When you say CharPointer_UTF8(...), the contents are of type CharPointer_UTF8::CharType*, which equates to char*. This is why Visual Studio can display it "correctly" (because it's not UTF-8). However, the contract for this function is that the underlying byte array corresponds to a UTF-8 encoded stream of characters. The other characters (j,r,n,m,a,l) can all be represented with a single byte, just like ASCII. However, the ä takes two bytes in UTF-8.

I believe that Visual Studio has a difficult time displaying UTF-8 in debug mode, so with my correction above, you'll probably see this in the debugger:

text = {data=0x032a0998 "järnmalm" }

You can use a hex editor to verify that data is correct:

Hex Editor Display

Note that this is the same byte sequence that Introjucer's String Literal Helper created. So even though VS has a problem with the display, the data is correct internally.

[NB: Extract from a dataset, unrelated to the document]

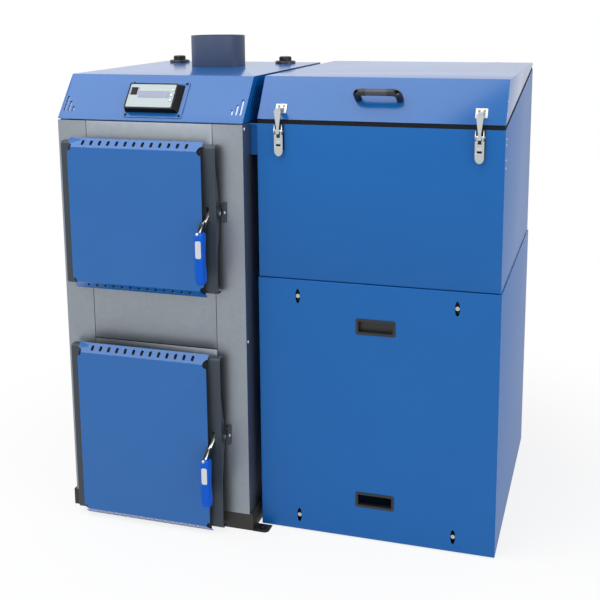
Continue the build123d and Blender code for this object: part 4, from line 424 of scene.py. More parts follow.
# Aluminium foil on mineral wool: bright, crumpled in folds about 25 mm wide.
foil_gloss = {"Metallic": 0.6, "Roughness": 0.45}
foil = finish("aluminium foil facing", ("A9BBDA",), None, (25, 5.0, 0.5, 2), foil_gloss)
boiler_left_x, boiler_front_y, hood_low_z = -0.6415, -0.388, 1.226
hood_setback, hood_rise = 0.100, 0.124
hood_slope = slope_frame(boiler_left_x, boiler_front_y, hood_low_z, hood_setback, hood_rise)
hood_width = 0.580
hood_slope_length = math.hypot(hood_setback, hood_rise)
board_under = 4 * millimetre
board_depth = 12 * millimetre
board_inset = 3 * millimetre
board_margin = 18 * millimetre
board_mesh = block(
    (board_inset, hood_width - board_inset),
    (board_margin, hood_slope_length - board_margin),
    (-board_under - board_depth, -board_under),
    hood_slope,
)
board = new_piece("hood_insulation", board_mesh, foil, "cabinets")
softened(board, 3 * millimetre, 3)

# Door bodies: 4 mm plate with its upper and lower edges bent back, under a dark blue-grey powder coat with a
# fine texture. The keepers on the casing and the hinges have the same coat. Its highlights are soft and
# broad, with grains about 1 mm wide.
door_tones = ("28333E", "323E4A")
door_gloss = {"Roughness": 0.45, "IOR": 1.5}
door_coat = finish("dark textured powder coat", door_tones, (1.0, 2.0), (1.0, 2.0, 0.3, 0.15), door_gloss)
plate_edge = 0.8 * millimetre
for name in ("upper_door_body", "lower_door_body", "latch_keepers", "hinge_brackets"):
    dressed(name, door_coat, plate_edge)


# Door pads: painted shade. A black sheet inside each door cover darkens the rows of holes in its slanting
# edges, where the inside of the cover lies in shade. Strips of the same sheet darken the joints of the casing's
# front sheets.
def skin(work, rings):
    """Joins rings of vertices by faces. A ring of one vertex is a pole."""
    count = max(len(ring) for ring in rings)
    for lower, upper in zip(rings, rings[1:]):
        for i in range(count):
            j = (i + 1) % count
            corners = [ring[k % len(ring)] for ring, k in ((lower, i), (lower, j), (upper, j), (upper, i))]
            work.faces.new(list(dict.fromkeys(corners)))


def prism(outline, low, high, matrix):
    """Mesh of an outline in a plane, drawn out between two heights and placed by a matrix."""
    work = bmesh.new()
    ends = [[work.verts.new((x, y, z)) for x, y in outline] for z in (low, high)]
    work.faces.new(ends[0])
    work.faces.new(ends[1])
    skin(work, ends)
    work.transform(matrix)
    bmesh.ops.recalc_face_normals(work, faces=work.faces)
    return mesh_of(work, "prism")


# The black sheet of painted shade has no gloss, and tufts about 3 mm wide.
shade_sheet = finish("black sheet of painted shade", ("06080B", "11141A"), (3, 4.0), None, {"Roughness": 0.95})
still = Matrix.Identity(4)
along_x = Matrix(((0, 0, 1, 0), (1, 0, 0, 0), (0, 1, 0, 0), (0, 0, 0, 1)))
pad_left_x, pad_right_x = -0.577, -0.168
pad_front_y, pad_rear_y = -0.4465, -0.4275
# Each pad is painted shade: a black sheet that makes the holes in the cover's slanting edges dark.
for name, low, high in (("upper", 0.7355, 1.1685), ("lower", 0.0115, 0.5485)):
    slant = pad_rear_y - pad_front_y
    outline = [(pad_rear_y, low), (pad_rear_y, high), (pad_front_y, high - slant), (pad_front_y, low + slant)]
    shade_pad_mesh = prism(outline, pad_left_x, pad_right_x, along_x)
    solid(name + "_cover_pad", shade_pad_mesh, shade_sheet, name + "_door")
# Painted shade: thin black strips in the joints of the front sheets, where the gaps lie in shade.
seam_y = (-0.3874, -0.3866)
for name, sides_x, sides_z in (
    ("left", (-0.55045, -0.54905), (0.0525, 1.2215)),
    ("right", (-0.15395, -0.15255), (0.0525, 1.2215)),
    ("middle", (-0.5489, -0.1541), (0.5592, 0.5618)),
):
    solid(name + "_joint_strip", block(sides_x, seam_y, sides_z, still), shade_sheet, "cabinets")


# Plated fittings: latch levers, toggle latches, strikes, hinges, screws and studs are plated steel. Zinc
# plate is grey and slightly green, and the nickel plate of the toggles is brighter and warmer.
def plated_steel(name, dull, bright_tone, least_rough, most_rough):
    """Bright plate on stamped steel: clear but broken reflections, a mottle about 4 mm wide."""
    gloss = {"Metallic": 1.0, "Roughness": (least_rough, most_rough)}
    return finish(name, (dull, bright_tone), (4, 3.0), None, gloss)


zinc = plated_steel("bright zinc plate", "A9AFAB", "C3C7C2", 0.22, 0.36)
nickel = plated_steel("nickel plate", "AEB2B3", "CBCFD0", 0.16, 0.3)
bright_nickel = plated_steel("bright nickel plate", "B4B9BB", "CDD1D3", 0.48, 0.6)
copper_screws = plated_steel("yellow passivated zinc", "A08A62", "C0A878", 0.25, 0.38)
stamped_edge = 0.4 * millimetre
for name in ("lid_hinges", "panel_studs"):
    dressed(name, zinc, stamped_edge, small_outer)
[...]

Rendering a String to a JUCE GUI Component is a good way to spot check your strings. You can use AlertWindow::showMessageBox() to display the string during testing.

Note that when you say String c8 = CharPointer_UTF(...), you are copying data directly (no re-interpretation of encodings) to the String's internal memory--it must be proper UTF-8.


#5

I use UTF-8 encoded Strings (the default in JUCE) for URLs all the time:

String entry = CharPointer_UTF8("K\xc3\xa4se");   // Käse (German: cheese)
String wiki = "http://de.wikipedia.org/wiki/" + entry;

URL url(wiki);    
String rawData = url.readEntireTextStream();

I personally don't use URL::addEscapeChars(), but it seems like for it to work the way I would expect, the above url should be encoded like this:

http://de.wikipedia.org/wiki/K%C3%A4se

You can paste this into a browser and read all about German cheese ;)

For whatever reason that I also don't understand, URL::addEscapeChars won't format it like I've shown above. It's pretty clear that forward slashes / and colons : are converted into percent %xx sequences:

String URL::addEscapeChars (const String& s, const bool isParameter)
{
    const CharPointer_UTF8 legalChars (isParameter ? "_-.*!'()"
                                                   : ",$_-.*!'()");

    Array<char> utf8 (s.toRawUTF8(), (int) s.getNumBytesAsUTF8());

    for (int i = 0; i < utf8.size(); ++i)
    {
        const char c = utf8.getUnchecked(i);

        if (! (CharacterFunctions::isLetterOrDigit (c)
                 || legalChars.indexOf ((juce_wchar) c) >= 0))
        {
            utf8.set (i, '%');
            utf8.insert (++i, "0123456789abcdef" [((uint8) c) >> 4]);
            utf8.insert (++i, "0123456789abcdef" [c & 15]);
        }
    }

    return String::fromUTF8 (utf8.getRawDataPointer(), utf8.size());
}

I don't understand the API design on this one. Maybe it's a bug, or maybe we're both trying to use it in a way that it wasn't designed! Jules might not have the time to address this, but it would take about 5 mins to modify what he has above and work out your own conversion function.

See my post below for more details about UTF-8.


#6

Thanks matty for a very informative answer. BTW, I would normally never dare to do this:

String c8 = CharPointer_UTF8("järnmalm");

but for testing. I think the test didn't really give me anything but confusion.

In normal cases, I really do get the C3A4 sequence so perhaps the representation is correct after all. Thank you for that.


#7

I don't understand the API design on this one. Maybe it's a bug, or maybe we're both trying to use it in a way that it wasn't designed! Jules might not have the time to address this, but it would take about 5 mins to modify what he has above and work out your own conversion function.

I have now abandoned feeding it UTF8 text, for two reasons:

* Instead of the %00%11 notation I sometimes (!?) get lots of garbled nonsens.

* It would seem (someone correct me if I'm wrong), a URL can't be UT8 in the first place. I'm really uncertain here.


#8

The reason for starting digging into this, is that one chinese beta tester also gets nonsens in the GUI. I enumerate filenames and convert the filenames to strings, which I add to a combo box. When I change my own Windows 7 to chinese I get the properly displayed text on screen, but not this guy. It also seem to happen on Mac, but for some reason, not in every case. Very confusing. If only software problems were universally reproducable!